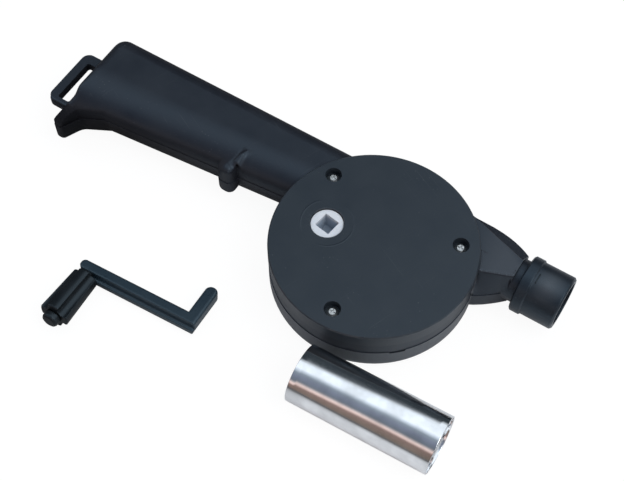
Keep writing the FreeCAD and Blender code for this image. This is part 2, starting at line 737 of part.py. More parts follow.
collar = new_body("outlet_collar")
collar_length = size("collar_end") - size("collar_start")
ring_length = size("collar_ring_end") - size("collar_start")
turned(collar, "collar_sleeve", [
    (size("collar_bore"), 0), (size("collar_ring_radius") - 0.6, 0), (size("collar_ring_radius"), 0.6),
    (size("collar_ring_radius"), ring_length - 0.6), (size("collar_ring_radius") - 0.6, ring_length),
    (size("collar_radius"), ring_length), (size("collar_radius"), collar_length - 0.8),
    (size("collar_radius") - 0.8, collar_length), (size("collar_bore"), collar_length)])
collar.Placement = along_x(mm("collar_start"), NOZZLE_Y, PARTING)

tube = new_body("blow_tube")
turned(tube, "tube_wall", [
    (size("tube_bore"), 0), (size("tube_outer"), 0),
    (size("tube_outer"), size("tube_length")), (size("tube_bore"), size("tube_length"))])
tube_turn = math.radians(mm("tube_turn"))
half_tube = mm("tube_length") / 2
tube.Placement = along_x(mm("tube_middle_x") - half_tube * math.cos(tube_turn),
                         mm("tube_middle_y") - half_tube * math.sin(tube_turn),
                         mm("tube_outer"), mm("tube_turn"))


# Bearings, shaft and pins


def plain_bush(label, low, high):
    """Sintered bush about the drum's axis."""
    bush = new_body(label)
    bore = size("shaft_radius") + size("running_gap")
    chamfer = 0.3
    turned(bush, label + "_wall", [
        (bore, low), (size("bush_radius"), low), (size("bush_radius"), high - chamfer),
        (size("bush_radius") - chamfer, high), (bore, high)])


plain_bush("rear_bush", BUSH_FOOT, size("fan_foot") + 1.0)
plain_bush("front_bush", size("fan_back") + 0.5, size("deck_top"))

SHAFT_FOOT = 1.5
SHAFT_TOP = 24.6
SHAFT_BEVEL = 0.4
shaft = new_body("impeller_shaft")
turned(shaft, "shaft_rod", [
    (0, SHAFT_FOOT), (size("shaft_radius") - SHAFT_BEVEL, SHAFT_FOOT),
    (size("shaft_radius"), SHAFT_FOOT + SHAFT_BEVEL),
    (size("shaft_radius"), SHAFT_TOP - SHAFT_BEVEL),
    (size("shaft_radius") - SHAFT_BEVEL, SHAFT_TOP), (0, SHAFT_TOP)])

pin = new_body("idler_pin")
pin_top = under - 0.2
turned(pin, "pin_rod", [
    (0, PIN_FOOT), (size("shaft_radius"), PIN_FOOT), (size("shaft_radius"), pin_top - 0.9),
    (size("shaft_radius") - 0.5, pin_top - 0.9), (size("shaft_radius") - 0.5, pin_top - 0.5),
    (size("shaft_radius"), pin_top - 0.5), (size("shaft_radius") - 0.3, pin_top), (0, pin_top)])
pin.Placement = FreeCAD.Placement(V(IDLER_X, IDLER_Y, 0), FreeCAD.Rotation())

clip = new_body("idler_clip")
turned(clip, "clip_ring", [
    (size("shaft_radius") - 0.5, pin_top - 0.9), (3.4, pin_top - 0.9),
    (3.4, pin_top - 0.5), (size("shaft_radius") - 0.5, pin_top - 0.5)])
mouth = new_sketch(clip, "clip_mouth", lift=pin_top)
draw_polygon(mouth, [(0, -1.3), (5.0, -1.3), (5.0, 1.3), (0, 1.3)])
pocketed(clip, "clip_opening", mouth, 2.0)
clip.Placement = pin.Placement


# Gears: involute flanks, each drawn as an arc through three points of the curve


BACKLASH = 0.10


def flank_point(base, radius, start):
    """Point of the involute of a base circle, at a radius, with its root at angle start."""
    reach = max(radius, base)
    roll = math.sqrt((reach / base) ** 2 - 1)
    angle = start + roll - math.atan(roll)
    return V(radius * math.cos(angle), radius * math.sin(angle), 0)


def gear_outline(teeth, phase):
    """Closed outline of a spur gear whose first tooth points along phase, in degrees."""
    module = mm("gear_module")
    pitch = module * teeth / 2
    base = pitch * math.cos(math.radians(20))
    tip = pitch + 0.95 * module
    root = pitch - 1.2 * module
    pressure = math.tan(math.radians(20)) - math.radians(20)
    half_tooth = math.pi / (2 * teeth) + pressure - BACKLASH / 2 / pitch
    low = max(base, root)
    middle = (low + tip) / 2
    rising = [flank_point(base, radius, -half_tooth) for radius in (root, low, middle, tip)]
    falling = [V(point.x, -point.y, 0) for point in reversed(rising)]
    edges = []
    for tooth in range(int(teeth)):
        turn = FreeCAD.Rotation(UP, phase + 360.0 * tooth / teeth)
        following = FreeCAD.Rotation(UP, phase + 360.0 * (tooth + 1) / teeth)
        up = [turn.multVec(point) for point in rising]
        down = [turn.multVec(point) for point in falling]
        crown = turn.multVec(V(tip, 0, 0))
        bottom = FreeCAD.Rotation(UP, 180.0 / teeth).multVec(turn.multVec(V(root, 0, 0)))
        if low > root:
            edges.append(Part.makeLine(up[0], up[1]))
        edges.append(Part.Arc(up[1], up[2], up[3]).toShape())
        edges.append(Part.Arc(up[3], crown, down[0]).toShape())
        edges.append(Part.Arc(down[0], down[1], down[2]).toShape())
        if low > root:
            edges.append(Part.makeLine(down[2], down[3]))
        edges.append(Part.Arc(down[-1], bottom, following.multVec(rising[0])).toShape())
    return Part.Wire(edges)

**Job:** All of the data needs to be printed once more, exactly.

**Solution for this problem:**
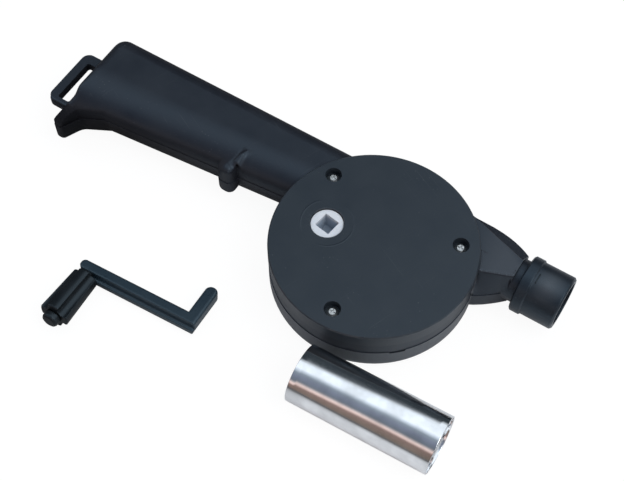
Keep writing the FreeCAD and Blender code for this image. This is part 2, starting at line 737 of part.py. More parts follow.
collar = new_body("outlet_collar")
collar_length = size("collar_end") - size("collar_start")
ring_length = size("collar_ring_end") - size("collar_start")
turned(collar, "collar_sleeve", [
    (size("collar_bore"), 0), (size("collar_ring_radius") - 0.6, 0), (size("collar_ring_radius"), 0.6),
    (size("collar_ring_radius"), ring_length - 0.6), (size("collar_ring_radius") - 0.6, ring_length),
    (size("collar_radius"), ring_length), (size("collar_radius"), collar_length - 0.8),
    (size("collar_radius") - 0.8, collar_length), (size("collar_bore"), collar_length)])
collar.Placement = along_x(mm("collar_start"), NOZZLE_Y, PARTING)

tube = new_body("blow_tube")
turned(tube, "tube_wall", [
    (size("tube_bore"), 0), (size("tube_outer"), 0),
    (size("tube_outer"), size("tube_length")), (size("tube_bore"), size("tube_length"))])
tube_turn = math.radians(mm("tube_turn"))
half_tube = mm("tube_length") / 2
tube.Placement = along_x(mm("tube_middle_x") - half_tube * math.cos(tube_turn),
                         mm("tube_middle_y") - half_tube * math.sin(tube_turn),
                         mm("tube_outer"), mm("tube_turn"))


# Bearings, shaft and pins


def plain_bush(label, low, high):
    """Sintered bush about the drum's axis."""
    bush = new_body(label)
    bore = size("shaft_radius") + size("running_gap")
    chamfer = 0.3
    turned(bush, label + "_wall", [
        (bore, low), (size("bush_radius"), low), (size("bush_radius"), high - chamfer),
        (size("bush_radius") - chamfer, high), (bore, high)])


plain_bush("rear_bush", BUSH_FOOT, size("fan_foot") + 1.0)
plain_bush("front_bush", size("fan_back") + 0.5, size("deck_top"))

SHAFT_FOOT = 1.5
SHAFT_TOP = 24.6
SHAFT_BEVEL = 0.4
shaft = new_body("impeller_shaft")
turned(shaft, "shaft_rod", [
    (0, SHAFT_FOOT), (size("shaft_radius") - SHAFT_BEVEL, SHAFT_FOOT),
    (size("shaft_radius"), SHAFT_FOOT + SHAFT_BEVEL),
    (size("shaft_radius"), SHAFT_TOP - SHAFT_BEVEL),
    (size("shaft_radius") - SHAFT_BEVEL, SHAFT_TOP), (0, SHAFT_TOP)])

pin = new_body("idler_pin")
pin_top = under - 0.2
turned(pin, "pin_rod", [
    (0, PIN_FOOT), (size("shaft_radius"), PIN_FOOT), (size("shaft_radius"), pin_top - 0.9),
    (size("shaft_radius") - 0.5, pin_top - 0.9), (size("shaft_radius") - 0.5, pin_top - 0.5),
    (size("shaft_radius"), pin_top - 0.5), (size("shaft_radius") - 0.3, pin_top), (0, pin_top)])
pin.Placement = FreeCAD.Placement(V(IDLER_X, IDLER_Y, 0), FreeCAD.Rotation())

clip = new_body("idler_clip")
turned(clip, "clip_ring", [
    (size("shaft_radius") - 0.5, pin_top - 0.9), (3.4, pin_top - 0.9),
    (3.4, pin_top - 0.5), (size("shaft_radius") - 0.5, pin_top - 0.5)])
mouth = new_sketch(clip, "clip_mouth", lift=pin_top)
draw_polygon(mouth, [(0, -1.3), (5.0, -1.3), (5.0, 1.3), (0, 1.3)])
pocketed(clip, "clip_opening", mouth, 2.0)
clip.Placement = pin.Placement


# Gears: involute flanks, each drawn as an arc through three points of the curve


BACKLASH = 0.10


def flank_point(base, radius, start):
    """Point of the involute of a base circle, at a radius, with its root at angle start."""
    reach = max(radius, base)
    roll = math.sqrt((reach / base) ** 2 - 1)
    angle = start + roll - math.atan(roll)
    return V(radius * math.cos(angle), radius * math.sin(angle), 0)


def gear_outline(teeth, phase):
    """Closed outline of a spur gear whose first tooth points along phase, in degrees."""
    module = mm("gear_module")
    pitch = module * teeth / 2
    base = pitch * math.cos(math.radians(20))
    tip = pitch + 0.95 * module
    root = pitch - 1.2 * module
    pressure = math.tan(math.radians(20)) - math.radians(20)
    half_tooth = math.pi / (2 * teeth) + pressure - BACKLASH / 2 / pitch
    low = max(base, root)
    middle = (low + tip) / 2
    rising = [flank_point(base, radius, -half_tooth) for radius in (root, low, middle, tip)]
    falling = [V(point.x, -point.y, 0) for point in reversed(rising)]
    edges = []
    for tooth in range(int(teeth)):
        turn = FreeCAD.Rotation(UP, phase + 360.0 * tooth / teeth)
        following = FreeCAD.Rotation(UP, phase + 360.0 * (tooth + 1) / teeth)
        up = [turn.multVec(point) for point in rising]
        down = [turn.multVec(point) for point in falling]
        crown = turn.multVec(V(tip, 0, 0))
        bottom = FreeCAD.Rotation(UP, 180.0 / teeth).multVec(turn.multVec(V(root, 0, 0)))
        if low > root:
            edges.append(Part.makeLine(up[0], up[1]))
        edges.append(Part.Arc(up[1], up[2], up[3]).toShape())
        edges.append(Part.Arc(up[3], crown, down[0]).toShape())
        edges.append(Part.Arc(down[0], down[1], down[2]).toShape())
        if low > root:
            edges.append(Part.makeLine(down[2], down[3]))
        edges.append(Part.Arc(down[-1], bottom, following.multVec(rising[0])).toShape())
    return Part.Wire(edges)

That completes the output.